We turned off Kettle’s built in logging features, replaced them with some code of our own that didn’t request table-level locks, and saw contention on the database between log processors disappear. We learned the hard way the wisdom we had often heard but apparently not yet internalized: small amounts of contention can become big problems at scale.

With contention completely removed from log processing, we were able to quickly bring up more than a dozen log processor instances and use them to quickly process through the backlog and then throttle back to a steady state. In just 24 hours everything was back to normal, save some additional hardware and log processors.

Although the log processor can now handle a high level of concurrency, need to rebuild it to handle even more pixels without the high costs of the current log processor. Bringing up new instances of the current log processors means adding servers with lots of RAM (typically about 24 GB to let us run two log processors on each server plus additional RAM for other processes), which is expensive to do. And the current log processor still faces potential contention over limited connections to the database. To resolve this, we need to look for ways to reduce the number of processes that need to communicate data to the database.

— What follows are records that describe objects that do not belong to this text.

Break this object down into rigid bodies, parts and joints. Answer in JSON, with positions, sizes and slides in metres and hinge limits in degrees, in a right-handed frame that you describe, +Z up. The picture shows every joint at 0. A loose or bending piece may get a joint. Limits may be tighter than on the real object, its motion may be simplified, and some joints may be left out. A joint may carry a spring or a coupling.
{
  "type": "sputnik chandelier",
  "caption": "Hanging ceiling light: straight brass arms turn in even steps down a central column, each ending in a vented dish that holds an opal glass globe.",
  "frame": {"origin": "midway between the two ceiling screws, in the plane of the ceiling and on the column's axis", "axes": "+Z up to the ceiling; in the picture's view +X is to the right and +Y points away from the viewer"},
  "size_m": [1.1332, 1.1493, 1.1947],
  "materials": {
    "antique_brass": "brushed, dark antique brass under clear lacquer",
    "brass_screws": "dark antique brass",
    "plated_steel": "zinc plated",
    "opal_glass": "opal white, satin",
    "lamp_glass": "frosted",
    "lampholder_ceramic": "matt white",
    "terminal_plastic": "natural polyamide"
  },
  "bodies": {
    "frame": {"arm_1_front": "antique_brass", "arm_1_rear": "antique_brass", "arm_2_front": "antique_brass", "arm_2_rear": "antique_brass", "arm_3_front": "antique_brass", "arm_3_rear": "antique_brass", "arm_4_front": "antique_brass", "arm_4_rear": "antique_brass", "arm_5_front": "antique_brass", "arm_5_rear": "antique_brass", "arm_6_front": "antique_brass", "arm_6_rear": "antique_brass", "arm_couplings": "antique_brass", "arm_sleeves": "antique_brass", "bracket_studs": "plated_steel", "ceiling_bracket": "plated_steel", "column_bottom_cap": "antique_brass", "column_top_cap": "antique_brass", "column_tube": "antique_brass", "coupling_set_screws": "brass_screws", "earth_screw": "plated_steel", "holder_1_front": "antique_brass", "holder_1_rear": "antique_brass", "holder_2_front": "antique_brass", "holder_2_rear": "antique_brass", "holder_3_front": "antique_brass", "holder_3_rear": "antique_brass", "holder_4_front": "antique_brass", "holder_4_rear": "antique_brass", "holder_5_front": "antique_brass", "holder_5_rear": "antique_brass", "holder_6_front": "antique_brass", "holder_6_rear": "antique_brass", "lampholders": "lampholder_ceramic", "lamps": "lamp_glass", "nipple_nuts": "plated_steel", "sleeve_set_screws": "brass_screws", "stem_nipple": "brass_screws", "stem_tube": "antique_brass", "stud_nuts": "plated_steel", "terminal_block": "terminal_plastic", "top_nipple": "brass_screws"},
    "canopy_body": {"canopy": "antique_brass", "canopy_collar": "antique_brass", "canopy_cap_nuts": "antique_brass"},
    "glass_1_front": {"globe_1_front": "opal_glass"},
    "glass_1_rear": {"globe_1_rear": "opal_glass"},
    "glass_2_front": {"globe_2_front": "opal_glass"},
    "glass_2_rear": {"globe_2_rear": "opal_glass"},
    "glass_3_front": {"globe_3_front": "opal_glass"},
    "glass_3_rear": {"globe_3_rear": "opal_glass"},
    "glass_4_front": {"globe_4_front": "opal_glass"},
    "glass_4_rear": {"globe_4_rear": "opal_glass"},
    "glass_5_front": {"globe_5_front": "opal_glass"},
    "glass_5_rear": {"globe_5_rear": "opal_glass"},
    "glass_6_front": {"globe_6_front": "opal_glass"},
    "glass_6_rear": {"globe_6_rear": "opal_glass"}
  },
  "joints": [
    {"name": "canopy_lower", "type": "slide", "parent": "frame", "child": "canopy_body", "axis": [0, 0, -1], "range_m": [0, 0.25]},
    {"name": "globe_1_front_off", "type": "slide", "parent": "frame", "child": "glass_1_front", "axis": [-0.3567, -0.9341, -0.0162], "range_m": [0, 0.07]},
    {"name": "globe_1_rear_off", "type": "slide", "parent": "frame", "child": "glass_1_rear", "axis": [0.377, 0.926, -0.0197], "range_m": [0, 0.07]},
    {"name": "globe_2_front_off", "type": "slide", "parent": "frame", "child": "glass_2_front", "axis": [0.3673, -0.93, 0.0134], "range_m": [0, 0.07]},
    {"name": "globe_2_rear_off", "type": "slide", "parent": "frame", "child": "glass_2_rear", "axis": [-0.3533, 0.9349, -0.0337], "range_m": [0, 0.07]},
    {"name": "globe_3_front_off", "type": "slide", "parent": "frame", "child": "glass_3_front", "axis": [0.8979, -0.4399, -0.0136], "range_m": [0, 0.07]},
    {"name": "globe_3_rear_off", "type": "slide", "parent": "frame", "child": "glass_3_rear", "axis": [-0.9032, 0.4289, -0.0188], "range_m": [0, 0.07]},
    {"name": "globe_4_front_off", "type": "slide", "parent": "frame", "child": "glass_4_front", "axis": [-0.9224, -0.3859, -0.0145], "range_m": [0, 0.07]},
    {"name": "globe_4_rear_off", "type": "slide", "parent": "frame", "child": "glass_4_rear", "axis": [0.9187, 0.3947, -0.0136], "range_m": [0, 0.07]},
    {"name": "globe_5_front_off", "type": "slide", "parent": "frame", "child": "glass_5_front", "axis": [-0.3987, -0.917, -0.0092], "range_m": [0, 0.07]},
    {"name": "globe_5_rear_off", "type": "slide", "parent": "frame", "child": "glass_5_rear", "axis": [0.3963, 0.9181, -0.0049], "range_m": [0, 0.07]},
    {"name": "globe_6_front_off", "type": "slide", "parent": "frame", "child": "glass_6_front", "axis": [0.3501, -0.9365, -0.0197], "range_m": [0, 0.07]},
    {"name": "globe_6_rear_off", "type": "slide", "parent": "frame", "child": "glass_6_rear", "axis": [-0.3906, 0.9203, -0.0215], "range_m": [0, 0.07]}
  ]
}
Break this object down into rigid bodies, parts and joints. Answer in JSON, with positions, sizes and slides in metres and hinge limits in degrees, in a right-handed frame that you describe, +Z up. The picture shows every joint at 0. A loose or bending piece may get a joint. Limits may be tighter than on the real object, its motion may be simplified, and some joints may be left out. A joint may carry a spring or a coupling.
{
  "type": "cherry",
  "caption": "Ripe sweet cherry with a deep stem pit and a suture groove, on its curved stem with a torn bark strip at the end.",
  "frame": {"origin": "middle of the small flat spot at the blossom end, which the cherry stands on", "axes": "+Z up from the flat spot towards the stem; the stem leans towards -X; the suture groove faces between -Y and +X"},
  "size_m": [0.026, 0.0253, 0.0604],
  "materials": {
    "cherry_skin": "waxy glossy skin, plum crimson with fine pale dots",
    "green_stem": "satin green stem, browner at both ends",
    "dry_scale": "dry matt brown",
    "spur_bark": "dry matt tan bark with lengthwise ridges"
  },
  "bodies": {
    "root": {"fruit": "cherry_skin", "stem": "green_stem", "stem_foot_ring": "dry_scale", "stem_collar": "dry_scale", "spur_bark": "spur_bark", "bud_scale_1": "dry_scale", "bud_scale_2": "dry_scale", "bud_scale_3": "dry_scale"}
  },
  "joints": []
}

We also want to move away from Kettle to a system that will make code management easier. To that end we have started to build a new log processor using Storm, which provides a flexible framework for creating custom real time stream processing workflows, similar to the way Hadoop provides a flexible framework for batch processing. Although Storm alone provides a lot less built-in functionality than Kettle, it also doesn’t have to because Storm workflows can be written in any language and use any existing libraries we want. And since most of our code is already in Ruby, we are able to leverage our existing code base to build our Storm workflows in Ruby. Based on some of the other folks using Storm, we hope to see our Storm log processor scale to billions of pixels a day.